Anja, however, is not pleased with the existing discourse on cyber security. She says, “The way it is present now—don’t do this, don’t do that is not helpful and it starts to become more like what we see in the offline space. Don’t wear this when you are out, don’t be out in the night etc., whereas if we want to make the Internet a safe place this is not the right approach. It’s good to be conscious of what you are sharing, who you are sharing it with. You have to be smart. But there is no one-size-fits-all approach and currently, that is what it sounds like. We have to learn basics of risk assessment, to think about what are the threats in my life, actors that I should be worried about.
“We have seen in many accounts that parents are complaining about how their children have no sense of privacy and they also complain about children not sharing enough with them.
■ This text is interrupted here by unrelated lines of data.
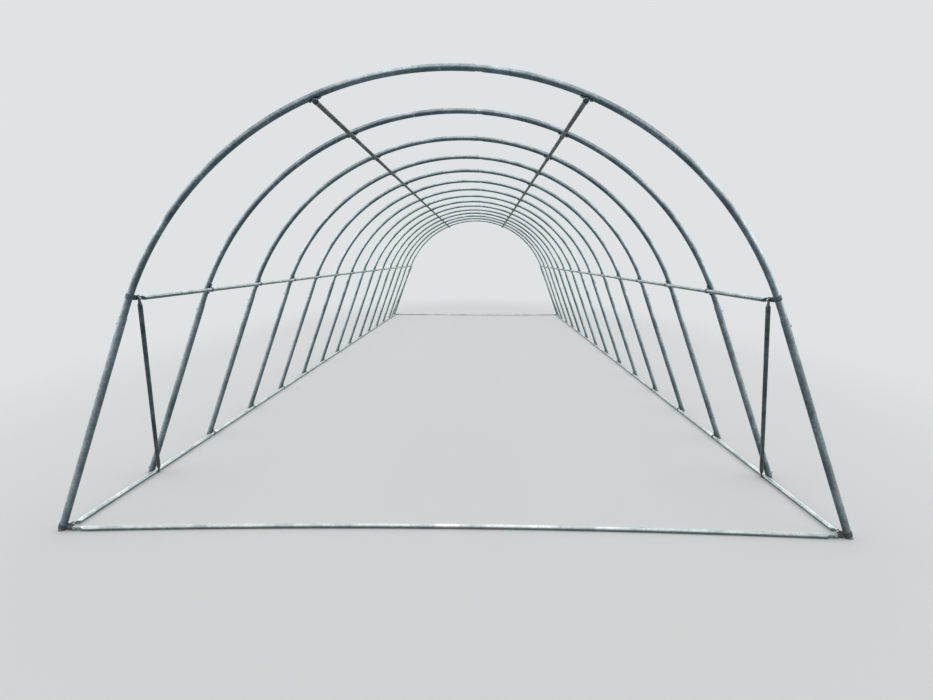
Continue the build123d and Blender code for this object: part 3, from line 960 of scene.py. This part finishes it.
def screwShell(size=1.0, seatR=None):
    # Flanged head of a self-drilling screw; on a tube of seatR the flange reaches down to it
    flangeR, flange = size * fastener["flangeR"], size * fastener["flange"]
    sink = seatR - sqrt(seatR ** 2 - flangeR ** 2) if seatR else 0.0
    shell = turnedSkin(newShell(), [
        (-sink, flangeR, 0.0), (flange, flangeR * fastener["flangeShare"], 0.0)])
    hexHead(shell, flange, size * fastener["screwHead"], size * fastener["screwFlatR"], 1)
    return shell


def placeFasteners(name, shell, spots, seed):
    # spots holds (point, direction of the head)
    model = newObject(name + "Model", meshFrom(name + "Model", shell, fastener["sharpAngle"]))
    points = bpy.data.meshes.new(name)
    points.from_pydata([spot for spot, _ in spots], [], [])
    axis = points.attributes.new("axis", "FLOAT_VECTOR", "POINT")
    axis.data.foreach_set("vector", [value for _, way in spots for value in way])
    piece = newObject(name, points)
    runTree(piece, fastenerTree, {"Fastener": model, "Seed": seed, "Finish": platedBolt})
    bpy.data.objects.remove(model)
    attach(piece, "root")


def mirrored(spots, flip):
    return spots + [(point * flip, way * flip) for point, way in spots]


def atCorners(spots):
    return mirrored(mirrored(spots, otherSide), otherEnd)


def seatSpot(at, y, x, up, depth, headOut):
    seat = seatAt(at, y)
    return seat @ Vector((x, up, -depth)), direction(seat, 0, 0, 1 if headOut else -1)


def lugBolts(at, hoopR, layers):
    top = hoopR + seatGap
    stack = lugFace(hoopR, layers) + flat["thick"] - top
    spot = seatSpot(at, hoopY[0], boltAt, 0, top + stack / 2, False)
    return boltShell(stack), atCorners([spot])


otherSide, otherEnd = Vector((-1, 1, 1)), Vector((1, -1, 1))
legScrewAt = leg["length"] - jointScrew["belowLegTop"]
legJoints = mirrored([seatSpot(legScrewAt, y, 0, 0, -legR, True) for y in hoopY], otherSide)
crownScrewAt = crownAt - arch["pastCrown"] + jointScrew["beforeTubeEnd"]
crownJoints = [seatSpot(crownScrewAt, y, 0, 0, -archR, True) for y in hoopY]
barStack = hoopY[0] - barY + flat["thick"]
barLugs = atCorners([(Vector((barBoltX, hoopY[0] - barStack / 2, barZ)), Vector((0, -1, 0)))])
footNormal = direction(seatAt(baseAt), 0, 0, 1)
footInner = 2 * legR + 2 * (seatGap + railR) + seatGap + 2 * flat["thick"]
footCentre = braceFoot + footNormal * (footInner / 2 - flat["thick"])
braceFeet = atCorners([(footCentre, -footNormal)])

earMiddle = strapReach - strap["ear"] / 2
earFace = archR + seatGap + earRise + strip
strapSpots = []
for at, (first, last) in ((sideAt, sideHoops), (purlinAt, purlinHoops)):
    for y in hoopY[first - 1:last]:
        strapSpots += [seatSpot(at, y, 0, up, earFace, False) for up in (earMiddle, -earMiddle)]
for y in hoopY[hookHoops[0] - 1:hookHoops[1]]:
    strapSpots.append(seatSpot(baseAt, y, 0, earMiddle, legR + seatGap + strip, False))

fittings = (
    ("legJointScrews", screwShell(jointScrew["size"], legR), legJoints, 3),
    ("crownScrews", screwShell(jointScrew["size"], archR), crownJoints, 5),
    ("sideLugBolts", *lugBolts(sideAt, archR, 1), 7),
    ("baseLugBolts", *lugBolts(baseAt, legR, 0), 11),
    ("groundBarBolts", boltShell(barStack), barLugs, 13),
    ("braceFootBolts", boltShell(footInner), braceFeet, 17),
    ("strapScrews", screwShell(), mirrored(strapSpots, otherSide), 19),
)
for name, shell, spots, seed in fittings:
    placeFasteners(name, shell, spots, seed)
print("fasteners:", sum(len(spots) for _, _, spots, _ in fittings))


# Studio: pale floor fading into a pale background, softboxes overhead and at both sides
studio = {
    "floorRadius": 90.0, "floorSides": 96, "floorRough": 0.85, "floorSpecular": 0.1,
    "fadeAcross": 3.6, "fadeAlong": 8.8,
    "fadeEnds": 1.9,  # times the distance where the fade begins
    "floor": "#d5d8d7", "background": "#dfe3e5", "fill": 0.37,
    "overheadSize": (7.0, 44.0), "overheadHeight": 8.0, "overheadGlow": 0.9,
    "sideSize": (6.0, 36.0), "sideX": 9.0, "sideHeight": 5.0, "sideGlow": 1.4,
}


def makeFloor():
    mesh = bpy.data.meshes.new("floor")
    radius, count = studio["floorRadius"], studio["floorSides"]
    turns = [2 * pi * i / count for i in range(count)]
    rim = [(radius * cos(turn), radius * sin(turn), cadBox[0].z) for turn in turns]
    mesh.from_pydata(rim, [], [list(range(count))])
    material = bpy.data.materials.new("paleFloor")
    material.use_nodes = True
    tree = material.node_tree
    shader = tree.nodes["Principled BSDF"]
    setInputs(tree, shader, {
        "Base Color": linear(studio["floor"]), "Roughness": studio["floorRough"],
        "Specular IOR Level": studio["floorSpecular"]})
    place = addNode(tree, "ShaderNodeTexCoord").outputs["Object"]
    squeezed = addNode(tree, "ShaderNodeMapping", {
        "Vector": place, "Scale": (1 / studio["fadeAcross"], 1 / studio["fadeAlong"], 1.0)})
    away = addNode(tree, "ShaderNodeVectorMath", {0: squeezed}, operation="LENGTH").outputs["Value"]
    fade = addNode(tree, "ShaderNodeMapRange", {
        "Value": away, "From Min": 1.0, "From Max": studio["fadeEnds"]},
        interpolation_type="SMOOTHSTEP")
    glow = addNode(tree, "ShaderNodeEmission", {"Color": linear(studio["background"]), "Strength": 1.0})
    mixed = addNode(tree, "ShaderNodeMixShader", {0: fade, 1: shader, 2: glow})
    setInputs(tree, tree.nodes["Material Output"], {0: mixed})
    mesh.materials.append(material)
    floor = newObject("floor", mesh)


def makeWorld():
    # Pale for the camera and in reflections; the fill light on the object is weaker
    world = bpy.data.worlds.new("studioWorld")
    world.use_nodes = True
    tree = world.node_tree
    rays = addNode(tree, "ShaderNodeLightPath").outputs
    seen = addNode(tree, "ShaderNodeMath", {
        0: rays["Is Camera Ray"], 1: rays["Is Glossy Ray"]}, operation="MAXIMUM")
    strength = addNode(tree, "ShaderNodeMapRange", {
        "Value": seen, "To Min": studio["fill"], "To Max": 1.0})
    setInputs(tree, tree.nodes["Background"], {
        "Color": linear(studio["background"]), "Strength": strength})
    scene.world = world


def makeSoftbox(name, kind, x):
    # Aimed at the tunnel's middle line; the glow is how bright its face is
    data = bpy.data.lights.new(name, "AREA")
    data.shape = "RECTANGLE"
    data.size, data.size_y = wide, long = studio[kind + "Size"]
    data.energy = studio[kind + "Glow"] * pi * wide * long
    lamp = newObject(name, data)
    place = Vector((x, 0, studio[kind + "Height"]))
    away = place.normalized()
    lamp.matrix_world = axesAt(place, unitY.cross(away), unitY, away)
    lamp.visible_camera = False


makeFloor()
makeWorld()
makeSoftbox("overheadSoftbox", "overhead", 0)
for side, sign in sides.items():
    makeSoftbox(side + "Softbox", "side", sign * studio["sideX"])

# Camera: at eye height, looking down the tunnel; angles are in degrees
view = {"x": 0.171, "ahead": 3.823, "height": 1.553, "pitch": 7.464, "yaw": -1.247, "roll": 0.112,
        "focalPixels": 705.3, "imageWidth": 933.0, "sensorWidth": 36.0}


def makeCamera():
    pitch, yaw, roll = (radians(view[key]) for key in ("pitch", "yaw", "roll"))
    forward = Vector((sin(yaw) * cos(pitch), cos(yaw) * cos(pitch), -sin(pitch)))
    level = Vector((cos(yaw), -sin(yaw), 0))
    upright = level.cross(forward)
    right = level * cos(roll) + upright * sin(roll)
    up = upright * cos(roll) - level * sin(roll)
    data = bpy.data.cameras.new("eye")
    data.sensor_width = view["sensorWidth"]
    data.sensor_fit = "HORIZONTAL"
    data.lens = view["focalPixels"] / view["imageWidth"] * data.sensor_width
    camera = newObject("eye", data)
    eye = Vector((view["x"], hoopY[0] - view["ahead"], view["height"]))
    camera.matrix_world = axesAt(eye, right, up, -forward)
    scene.camera = camera


makeCamera()
scene.view_settings.view_transform = "Standard"
print("studio and camera ready")
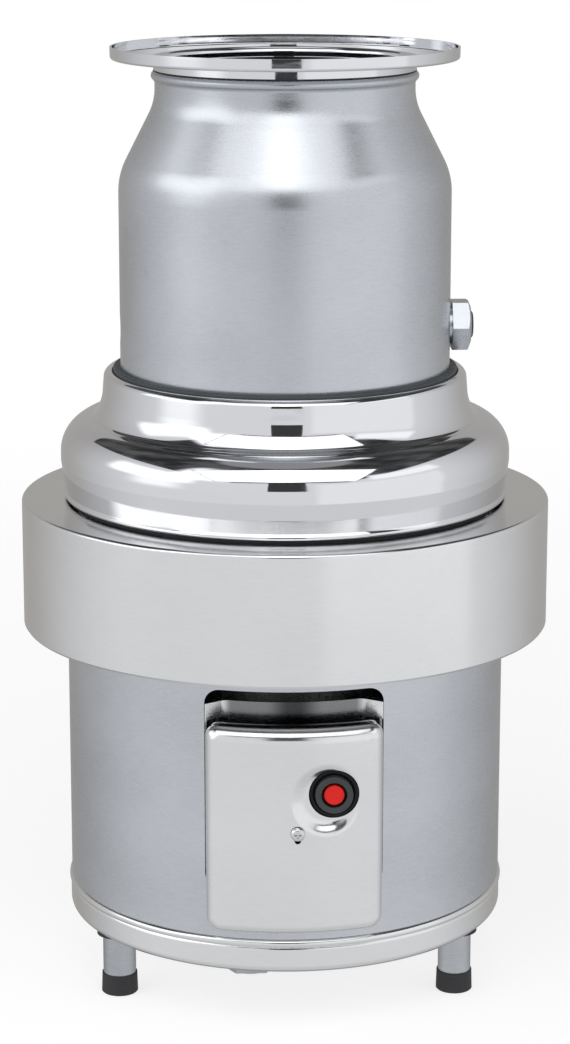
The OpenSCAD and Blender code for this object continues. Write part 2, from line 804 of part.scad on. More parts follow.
module rotating_shredder() {
    lug_top = disc_z[1] + 20;
    notch_n = 18;
    color("gray") difference() {
        union() {
            turned([[shaft_r, disc_z[0] - 29], [24, disc_z[0] - 29], [24, disc_z[0]],
                    [plate_r, disc_z[0]], [plate_r, disc_z[1]], [shaft_r, disc_z[1]]]);
            for (a = [0, 180]) rotate([0, 0, a]) intersection() {
                translate([62, -14, disc_z[1] - 1]) cube([40, 28, lug_top - disc_z[1] + 1]);
                turned([[0, disc_z[1] - 1], [plate_r - 1, disc_z[1] - 1], [plate_r - 1, disc_z[1] + 6],
                        [plate_r - 12, lug_top], [0, lug_top]]);
                translate([82, 0, 0]) rod(21, disc_z[1] - 1, lug_top + 1);
            }
            for (a = [90, 270]) rotate([0, 0, a]) translate([60, 0, 0]) rod(9, disc_z[1] - 1, disc_z[1] + 9);
        }
        for (i = [0:notch_n - 1]) rotate([0, 0, (i + 0.5) * 360 / notch_n])
            translate([plate_r - 4, -2.5, disc_z[0] - 1]) cube([6, 5, 10]);
        translate([10, -4, disc_z[0] - 25]) cube([7.3, 8, 25]);
    }
}

module shredder_washer() {
    color("silver") tube(19, 6.2, disc_z[1], disc_z[1] + 3);
}

module shredder_bolt() {
    color("silver") union() {
        rod(6, disc_z[1] - 24, disc_z[1] + 3);
        hex(18, disc_z[1] + 3, disc_z[1] + 10.5);
    }
}

module drive_key() {
    color("dimgray") translate([shaft_r - 3.5, -4, disc_z[0] - 25]) cube([6.8, 8, 25]);
}

// ---------------------------------------------------------------- drain

module drain_elbow() {
    flange_top = housing_z - 1;
    color("slategray") difference() {
        union() {
            intersection() {
                translate([-66, 35, flange_top - 7]) cube([132, 75, 7]);
                rod(111, flange_top - 8, flange_top + 1);
            }
            drain_duct(duct_r, drain_z - 16, flange_top - 3);
            facing_front(0, 150, drain_z) cylinder(r = pipe_r + 0.8, h = 108);
            facing_front(0, pipe_end, drain_z) cylinder(r = pipe_r, h = 40);
        }
        drain_duct(duct_bore, drain_z - 10, flange_top + 1);
        facing_front(0, pipe_end + 1, drain_z) cylinder(r = pipe_bore, h = pipe_end + 1 - 46);
        ring_of(post_angles, post_circle) rod(post_r + 1, flange_top - 9, flange_top + 1);
        for (p = drain_bolt_at) translate(p) rod(3.2, flange_top - 8, flange_top + 1);
    }
}

module drain_gasket() {
    color("black") difference() {
        intersection() {
            translate([-66, 35, housing_z - 1]) cube([132, 75, 1]);
            rod(111, housing_z - 2, housing_z + 1);
        }
        drain_duct(duct_bore, housing_z - 2, housing_z + 1);
        ring_of(post_angles, post_circle) rod(post_r + 1, housing_z - 2, housing_z + 1);
        for (p = drain_bolt_at) translate(p) rod(3.2, housing_z - 2, housing_z + 1);
    }
}

module drain_bolts() {
    color("silver") for (p = drain_bolt_at) translate(p) union() {
        rod(3.1, housing_z - 12, housing_z);
        hex(10, housing_z - 12, housing_z - 8);
    }
}

// ---------------------------------------------------------------- output

mounting_flange();
flange_gasket();
upper_chamber();
water_inlet_coupling();
inlet_plug();
chamber_gasket();
shoulder_trim();
trim_gasket();
skirt_ring();
motor_shell();
base_pan();
base_plate();
leg_left();
leg_right();
leg_rear();
foot_tips();
leg_washers();
leg_nuts();
terminal_box();
terminal_cover();
cover_screw();
reset_bezel();
reset_collar();
reset_button();
reset_spring();
overload_protector();
terminal_block();
terminal_screws();
conduit_gland();
gland_nut();
lower_end_bell();
motor_can();
stator_core();
stator_windings();
upper_end_bell();
motor_bolts();
motor_shaft();
rotor_core();
rotor_cage();
lower_bearing_outer();
lower_bearing_inner();
lower_balls();
upper_bearing_cup();
upper_bearing_cone();
upper_rollers();
bearing_locknut();
oil_seal();
lip_seal();
waste_housing();
housing_posts();
housing_gasket();
clamp_bolts();
stationary_shredder();
rotating_shredder();
shredder_washer();
shredder_bolt();
drive_key();
drain_elbow();
drain_gasket();
drain_bolts();
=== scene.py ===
"""Commercial food-waste disposer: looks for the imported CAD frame."""

import json
import math

import bmesh
import bpy
from mathutils import Matrix, Vector


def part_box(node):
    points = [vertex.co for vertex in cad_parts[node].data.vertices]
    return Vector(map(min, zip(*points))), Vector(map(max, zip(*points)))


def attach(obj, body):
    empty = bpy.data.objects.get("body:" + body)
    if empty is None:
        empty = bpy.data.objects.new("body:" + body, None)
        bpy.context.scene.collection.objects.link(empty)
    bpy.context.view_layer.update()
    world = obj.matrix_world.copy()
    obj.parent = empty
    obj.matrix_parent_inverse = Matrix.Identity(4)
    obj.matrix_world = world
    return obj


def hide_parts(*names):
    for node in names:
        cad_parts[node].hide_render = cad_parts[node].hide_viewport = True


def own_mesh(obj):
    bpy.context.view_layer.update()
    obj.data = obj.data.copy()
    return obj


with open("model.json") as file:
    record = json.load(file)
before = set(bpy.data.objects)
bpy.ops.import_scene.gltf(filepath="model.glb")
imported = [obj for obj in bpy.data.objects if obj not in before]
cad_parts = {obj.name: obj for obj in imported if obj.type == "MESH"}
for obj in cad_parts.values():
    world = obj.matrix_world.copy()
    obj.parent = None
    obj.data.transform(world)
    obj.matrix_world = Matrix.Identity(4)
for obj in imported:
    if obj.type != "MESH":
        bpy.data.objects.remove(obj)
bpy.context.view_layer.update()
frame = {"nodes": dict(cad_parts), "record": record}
scene = bpy.context.scene
scene.view_settings.view_transform = "Standard"


# ------------------------------------------------------------------ node helpers


def add(tree, kind, inputs=None, **settings):
    """A node of that kind with its settings, and its inputs set to values or linked to sockets."""
    made = tree.nodes.new(kind)
    for key, value in settings.items():
        setattr(made, key, value)
    for key, value in (inputs or {}).items():
        if isinstance(value, bpy.types.NodeSocket):
            tree.links.new(value, made.inputs[key])
        else:
            made.inputs[key].default_value = value
    return made


def calc(tree, operation, *values):
    """The result of a Math node."""
    return add(tree, "ShaderNodeMath", dict(enumerate(values)), operation=operation).outputs[0]


def mixed(tree, *parts):
    """The sum of sockets, each times its share."""
    first, *others = [calc(tree, "MULTIPLY", socket, share) for socket, share in parts]
    for other in others:
        first = calc(tree, "ADD", first, other)
    return first


def remap(tree, value, low, high, to_low=0.0, to_high=1.0):
    """value mapped from low..high to to_low..to_high, with eased ends."""
    inputs = {"Value": value, "From Min": low, "From Max": high}
    inputs |= {"To Min": to_low, "To Max": to_high}
    made = add(tree, "ShaderNodeMapRange", inputs, interpolation_type="SMOOTHSTEP")
    return made.outputs["Result"]


def blend(tree, share, a, b):
    """The colour a where share is 0 and b where it is 1."""
    inputs = {0: share, 6: a, 7: b}
    return add(tree, "ShaderNodeMix", inputs, data_type="RGBA").outputs[2]


def on_object(tree):
    """Object coordinates in metres."""
    return add(tree, "ShaderNodeTexCoord").outputs["Object"]


def noise(tree, scale, detail=3.0, rough=0.55):
    """Noise from 0 to 1 on object coordinates, each axis times scale."""
    placing = {"Vector": on_object(tree), "Scale": scale}
    placed = add(tree, "ShaderNodeMapping", placing).outputs["Vector"]
    inputs = {"Vector": placed, "Scale": 1.0, "Detail": detail, "Roughness": rough}
    return add(tree, "ShaderNodeTexNoise", inputs).outputs["Fac"]


def grey(value):
    """An opaque grey."""
    return (value, value, value, 1.0)


def surface(name, color, metallic, roughness, **constants):
    """A Principled material with its constants on the shader's own sockets."""
    made = bpy.data.materials.new(name)
    made.use_nodes = True
    shader = made.node_tree.nodes["Principled BSDF"]
    shader.inputs["Base Color"].default_value = (*color, 1.0)
    shader.inputs["Metallic"].default_value = metallic
    shader.inputs["Roughness"].default_value = roughness
    for key, value in constants.items():
        shader.inputs[key.replace("_", " ")].default_value = value
    return made, made.node_tree, shader


def vary(tree, shader, factor, low, high):
    """Base colour between two colours as factor goes from 0 to 1."""
    tree.links.new(blend(tree, factor, (*low, 1.0), (*high, 1.0)), shader.inputs["Base Color"])


def roughen(tree, shader, value, low, high, value_low=0.3, value_high=0.7):
    """Roughness from low to high as value goes between its own two ends."""
    made = remap(tree, value, value_low, value_high, low, high)
    tree.links.new(made, shader.inputs["Roughness"])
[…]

So, clearly the children have a sense of privacy but who they see as threat actors while who their parents think are threat actors are completely different. As children, they see their parents as threat actors and stop sharing information with them. Parents think random strangers are threat actors.”
This also emboldens the fact that people must understand the consequences of what they do online and take informed decisions. Lurking dangers of the new-age technology are glaring and it is upon us to make informed choices, to completely avoid or at least diminish the loss value attached to any attack via the Internet.
Starting in 2011, The Internet Democracy Project has been focusing on the Internet and human rights issues. Their focus is on bringing together the domain of technology with ideas of democracy and social justice. However, in a world where authoritarian tendencies trump democratic values and promises of social justice are yet to be realised, it is a still a long road before misuses of technology can be stopped by bringing in more accountability in the surveillance system.